Se o mérito for silenciado, o futuro da instituição estará comprometido. Não basta defender a ética militar no papel — é preciso protegê-la nas decisões concretas. Punir a competência é um erro grave. Permitir que esse erro se repita é um risco sistémico.
Num país onde a excelência deveria ser celebrada, cresce o risco de que o mérito se torne um fardo. Um oficial das Forças Armadas, promovido por distinção após feitos inéditos e reconhecimento internacional, pode ver a sua nomeação a CEMFA travada sob alegações de “instabilidade institucional”. A decisão levanta dúvidas sérias sobre os critérios que regem o topo da hierarquia militar e expõe um cenário onde lideranças competentes são afastadas, não por falhas, mas por se destacarem demais. O que está em causa não é apenas uma nomeação — é o futuro da cultura de mérito, ética e motivação no seio da instituição militar. Quando se pune a excelência, o sistema inteiro enfraquece.
Meritocracia em risco
A promoção por distinção é uma das formas mais nobres de reconhecimento numa carreira militar. E uma prática comum em todo mundo desenvolvido. É concedida apenas a quem se destaca de forma extraordinária, realizando feitos fora do comum em missões complexas e estratégicas. No entanto, em Cabo Verde, um caso recente mostra que esse reconhecimento pode se transformar num obstáculo em vez de um avanço.
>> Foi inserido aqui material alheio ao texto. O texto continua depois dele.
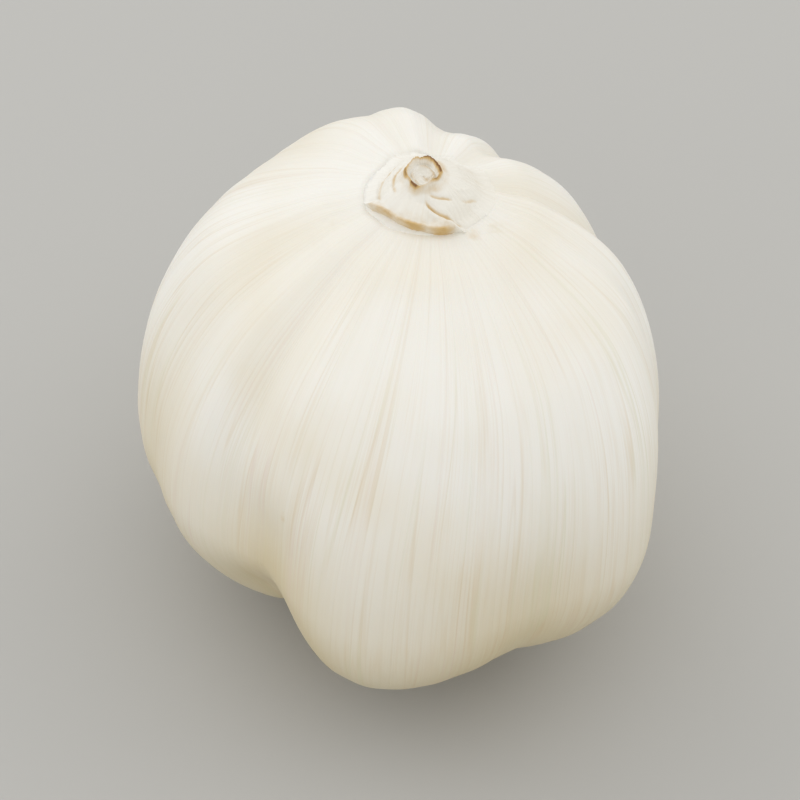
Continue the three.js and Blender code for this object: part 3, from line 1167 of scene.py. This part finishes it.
@dataclass
class NeckSheath:
    """The cut neck: white sheaths in a low knob with a torn edge in front, round the rim and its pith."""

    form: BulbForm
    finish: PaperFinish
    ground: bpy.types.Object
    wrinkles: Wrinkles = field(default_factory=Wrinkles)
    columns: int = 480
    rows: int = 110
    row_crowding: float = 0.9
    shift: tuple[float, float] = (0.15, -0.5)
    knob_height: float = 1.95
    plateau: float = 2.0
    # The edge: its radius at azimuths round the neck, how it is smoothed and how it is frayed.
    edge: tuple[tuple[float, float], ...] = (
        (15, 8.0),
        (60, 7.8),
        (110, 7.8),
        (160, 7.8),
        (194, 7.3),
        (212, 5.9),
        (233, 5.7),
        (247, 5.8),
        (265, 5.9),
        (281, 6.4),
        (296, 6.5),
        (312, 6.8),
        (335, 7.6),
    )
    edge_step: float = 2.0
    edge_softness: float = 8.0
    edge_window: int = 9
    torn_jag: float = 0.14
    whole_jag: float = 0.36
    fine_jag: float = 0.035
    # The stretch where the edge is torn and stands free of the skin.
    torn_from: float = 186.0
    torn_to: float = 303.0
    torn_fade: tuple[float, float] = (0.8, 1.15)
    torn_height: float = 1.2
    # How the sheath rises from the skin to the knob.
    buried: float = 0.08
    thickness: float = 0.06
    cover_width: float = 1.6
    rising: float = 0.55
    steepness: tuple[float, float] = (0.75, 0.25)
    # The relief of its surface.
    middle: tuple[float, float] = (0.5, 0.35)
    ripple_height: float = 0.04
    ripple_length: float = 9.0
    grain_height: float = 0.05
    wrinkle_height: float = 0.07
    wrinkle_turns: float = 0.8
    wrinkled_by: float = 0.3
    folds: tuple[Fold, ...] = (
        Fold(256, 308, 3.2, 6.1, -0.36, 0.3, 0.58),
        Fold(262, 306, 4.2, 6.9, 0.3, 0.4, 0.1),
        Fold(264, 314, 2.7, 3.7, -0.24, 0.22, 0.5),
        Fold(300, 338, 5.8, 6.1, 0.24, 0.4, 0.05),
        Fold(302, 336, 6.5, 6.8, -0.2, 0.28, 0.44),
        Fold(318, 346, 4.2, 5.4, -0.16, 0.24, 0.36),
        Fold(326, 352, 3.4, 4.6, 0.14, 0.3, 0.0),
        Fold(226, 262, 3.4, 3.6, -0.14, 0.3, 0.1),
        Fold(134, 210, 3.9, 4.2, -0.26, 0.26, 0.46),
        Fold(122, 206, 5.2, 5.8, -0.26, 0.3, 0.4),
        Fold(20, 84, 3.6, 4.6, -0.14, 0.3, 0.2),
        Fold(84, 150, 5.0, 5.9, -0.14, 0.26, 0.2),
        Fold(352, 40, 5.2, 6.1, -0.12, 0.26, 0.2),
    )
    fold_wander: float = 2.0
    # How dry and brown it is along the torn edge, and further in.
    edge_dryness: float = 0.24
    edge_band: tuple[float, float] = (0.44, 0.1)
    edge_patches: tuple[float, float] = (0.2, 2.0)
    edge_arcs: tuple[Arc, ...] = (Arc(203, 18, 0.24), Arc(246, 24, 0.34), Arc(281, 16, 0.42))
    stain: float = 0.58
    stain_width: float = 1.6
    warmth: float = 0.13
    warm_patches: float = 0.3
    warm_by: float = 0.5
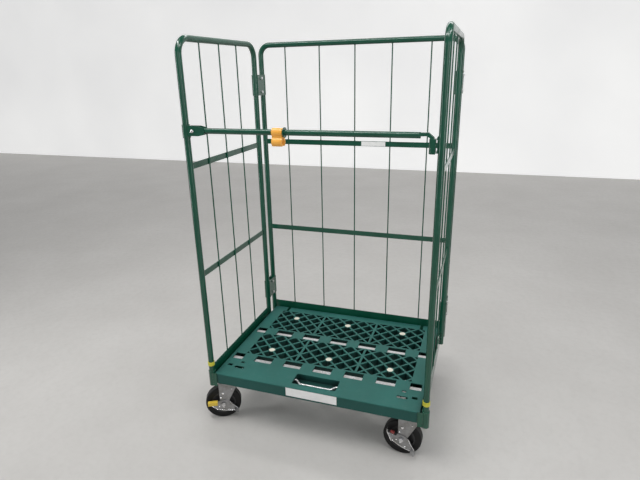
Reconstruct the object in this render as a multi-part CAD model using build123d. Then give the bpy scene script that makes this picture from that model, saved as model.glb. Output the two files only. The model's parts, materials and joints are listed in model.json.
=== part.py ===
from build123d import *
import os
from math import atan2, degrees

# Roll cage trolley: three tube-and-wire panels round a fold-up resin deck, on four casters.
# Model axes: X across, Y from the open front to the back, Z up. The floor is at z = 0.
# Dimensions are millimetres. x = 0 is the cage's middle and y = 0 its front posts' centres.

HALF_WIDTH = 486.0  # post centres, each way from the middle
SIDE_DEPTH = 634.0  # front post to rear post of a side panel
BACK_Y = 716.0  # the back panel's post centres
TOP = 1700.0
TUBE_R = 12.7
TUBE_WALL = 1.8
SIDE_BEND_R = 62.0
BACK_BEND_R = 48.0
WIRE_R = 3.0
FLAT_H = 25.0
FLAT_T = 4.5
RAIL_T = 3.2
SIDE_RAIL_TOP = 296.0
BACK_RAIL_TOP = 295.0
FLANGE_TOP = 211.4
FLANGE_IN = 386.0
WEB_X = 479.2  # inner face of a side panel's bottom web
SIDE_RAILS_Z = (1211.0, 742.0)
BACK_RAILS_Z = (1218.0, 750.0)
SIDE_WIRES_Y = (139.0, 292.5, 446.0)
BACK_WIRE_PITCH = 177.3

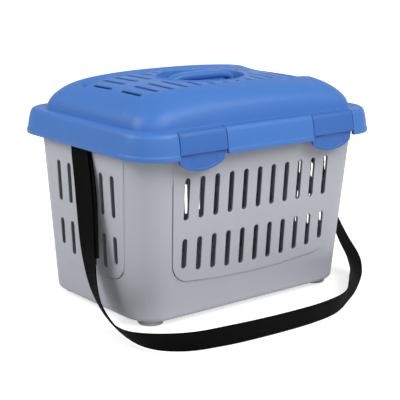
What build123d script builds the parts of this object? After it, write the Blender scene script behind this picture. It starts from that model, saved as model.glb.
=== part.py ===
"""Small animal carrier: slotted tub, domed lid, four swing clips, carry handle, shoulder strap.

Millimetres. The origin is on the floor under the middle of the tub, +X runs along the long
side, -Y is the photographed front with two clips, +Z is up.
"""

import math
import os

from build123d import *

# Overall size
LID_L = 440.0
LID_W = 320.0
LID_R = 51.0
WALL = 2.4

# Tub
FOOT_H = 8.0
FOOT_R = 18.0
FOOT_X = 158.0
FOOT_Y = 91.0
TUB_TOP = 270.0
TUB_BOTTOM_X = 191.6
TUB_BOTTOM_Y = 122.1
TUB_FLARE = 0.0603
TUB_R_BOTTOM = 45.5
TUB_R_TOP = 44.2
FLOOR_T = 2.6
FLOOR_EDGE_R = 7.0
RIM_X = 211.5
RIM_Y = 147.5
RIM_R = 47.0
LIP_T = 2.2
LIP_EDGE_R = 1.2
LIP_END_R = 1.09
LIP_BOTTOM = 248.0
PANEL_PROUD = 0.9
SLOT_W = 8.0
SLOT_PITCH = 26.0
UPPER_SLOT = (150.2, 208.7)
LOWER_SLOT_TOP = 123.2
SLOT_L = UPPER_SLOT[1] - UPPER_SLOT[0]
# Length of each lower slot as a share of an upper slot
FRONT_RATIOS = (0.71, 0.82, 0.85, 0.89, 0.90, 0.90, 0.90, 0.89, 0.85, 0.82, 0.71)
SIDE_RATIOS = (0.66, 0.84, 0.90, 0.90, 0.84, 0.66)
STRAP_WINDOW = (257.5, 265.5)

# Lid
SKIRT_BOTTOM = 240.0
BAND_TOP = 247.0
RIM_TOP = 273.0
CREASE_X = 197.0
CREASE_Y = 135.0
PANEL_DROP = 2.5
GRILLE_X = 166.0
GRILLE_Y = 91.0
GRILLE_R = 24.0
GRILLE_PITCH = 22.8
GRILLE_COLUMNS = 15
GRILLE_SLOT_W = 7.0
GRILLE_RIB = 12.0
GRILLE_SLOT_END = 76.0
DISH_A = 68.0
DISH_B = 58.0
DISH_FLOOR = 296.0
COLLAR_TOP = 326.8

# Clips
CLIP_IN = 80.7
CLIP_OUT = 161.3
CLIP_L = CLIP_OUT - CLIP_IN
CLIP_MID = (CLIP_IN + CLIP_OUT) / 2
SEAM = 0.5
PIN_Y = 151.2
PIN_Z = 269.9
BARREL_R = 2.9
PEG_R = 1.6
PEG_L = 3.2
PEG_CLEAR = 0.1
CHEEK_T = 4.2
BODY_BOTTOM = 246.0
TONGUE_BOTTOM = 221.5
TONGUE_T = 2.6

# Handle
GRIP_HALF = 62.5
GRIP_W = 16.0
GRIP_TOP = 327.5
GRIP_UNDER = 317.0
LEG_T = 9.0

# Strap
STRAP_W = 40.0
STRAP_T = 1.6
STRAP_X = 212.4
STRAP_TOP = 240.0
TAIL_X = 208.1
TAIL_SHIFT = 7.0
LOOP_TOP = 259.1


def tub_half(z):
    """Half length and half width of the tub's outer wall at height z."""
    grow = TUB_FLARE * (z - FOOT_H)
    return TUB_BOTTOM_X + grow, TUB_BOTTOM_Y + grow


# The tub's wall, its raised slotted panels, the rim with its turned-down lip, and the feet
FLOOR_X, FLOOR_Y = tub_half(FOOT_H)
TOP_X, TOP_Y = tub_half(TUB_TOP)

with BuildPart() as panel_skin:
    with BuildSketch(Plane.XY.offset(FOOT_H)):
        RectangleRounded(2 * (FLOOR_X + PANEL_PROUD), 2 * (FLOOR_Y + PANEL_PROUD), TUB_R_BOTTOM)
    with BuildSketch(Plane.XY.offset(TUB_TOP)):
        RectangleRounded(2 * (TOP_X + PANEL_PROUD), 2 * (TOP_Y + PANEL_PROUD), TUB_R_TOP)
    loft(ruled=True)

with BuildPart() as panel_windows:
    with BuildSketch(Plane.XZ) as front_outline:
        with BuildLine():
            Line((157, 244), (149.5, 90))
            RadiusArc((149.5, 90), (123, 62), 30)
            ThreePointArc((123, 62), (0, 55), (-123, 62))
            RadiusArc((-123, 62), (-149.5, 90), 30)
            Line((-149.5, 90), (-157, 244))
            Line((-157, 244), (157, 244))
        make_face()
    extrude(amount=LID_W, both=True)
    with BuildSketch(Plane.YZ) as side_outline:
        with BuildLine():
            Line((94, 244), (84, 90))
            RadiusArc((84, 90), (56, 62), 30)
            ThreePointArc((56, 62), (0, 57.5), (-56, 62))
            RadiusArc((-56, 62), (-84, 90), 30)
            Line((-84, 90), (-94, 244))
            Line((-94, 244), (94, 244))
        make_face()
    extrude(amount=LID_L, both=True)

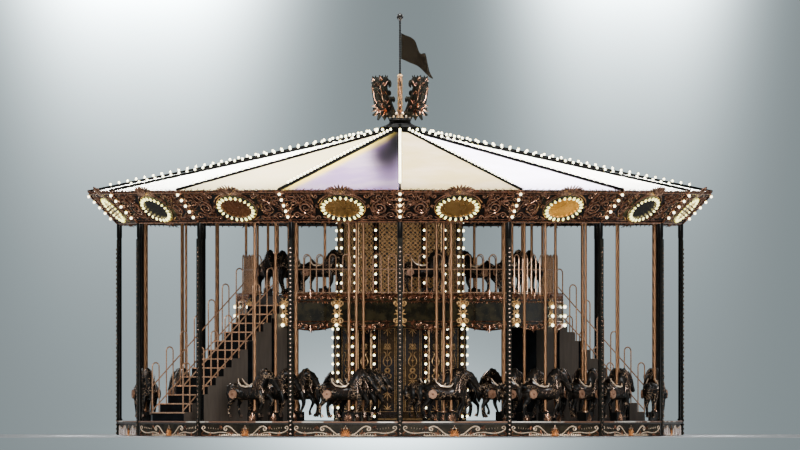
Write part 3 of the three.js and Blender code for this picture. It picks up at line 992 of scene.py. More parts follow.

Um oficial promovido por mérito — após liderar com sucesso projetos de modernização, comandar equipas multidisciplinares e representar o país em fóruns internacionais de alta relevância geoestratégica — poderá ver a sua ascensão ser travada. O argumento oficial: risco de instabilidade. Mas afinal, que tipo de instabilidade provoca a competência?
A lógica invertida
Se um militar promovido com base em mérito, de forma legal e transparente, é considerado um fator de instabilidade, o que dizer de oficiais menos graduados, com historial questionável, que surgem como alternativas? A incoerência da argumentação enfraquece a confiança no processo e expõe sinais de que critérios não institucionais — talvez pessoais ou políticos — podem estar a influenciar decisões de alto nível.
O efeito colateral do silêncio
A exclusão de quem se destacou não passa despercebida dentro das fileiras. Militares que participaram nas mesmas missões, que testemunharam o esforço e partilharam o sucesso, sentem agora que o sistema não recompensa a excelência — pelo contrário, pune-a. O resultado é previsível: retraimento, desmotivação e, pior, normalização da mediocridade como estratégia de sobrevivência institucional.
Neutralidade ameaçada
As Forças Armadas são, por definição constitucional, neutras, apartidárias e movidas por valores de honra, disciplina e lealdade. Qualquer interferência externa — sobretudo política — compromete a autoridade moral da instituição e fragiliza a hierarquia. Se decisões técnicas forem influenciadas por ressentimentos ou conveniências, o impacto será duradouro.
O que está verdadeiramente em jogo
Não se trata apenas de um nome, de uma carreira ou de um posto. Trata-se de saber se Cabo Verde continuará a promover e proteger a cultura de mérito, ou se permitirá que a excelência se torne um alvo a abater. A médio prazo, essa escolha determinará a qualidade da liderança militar, a motivação das tropas e a credibilidade do Estado.
Conclusão
Se o mérito for silenciado, o futuro da instituição estará comprometido. Não basta defender a ética militar no papel — é preciso protegê-la nas decisões concretas. Punir a competência é um erro grave. Permitir que esse erro se repita é um risco sistémico.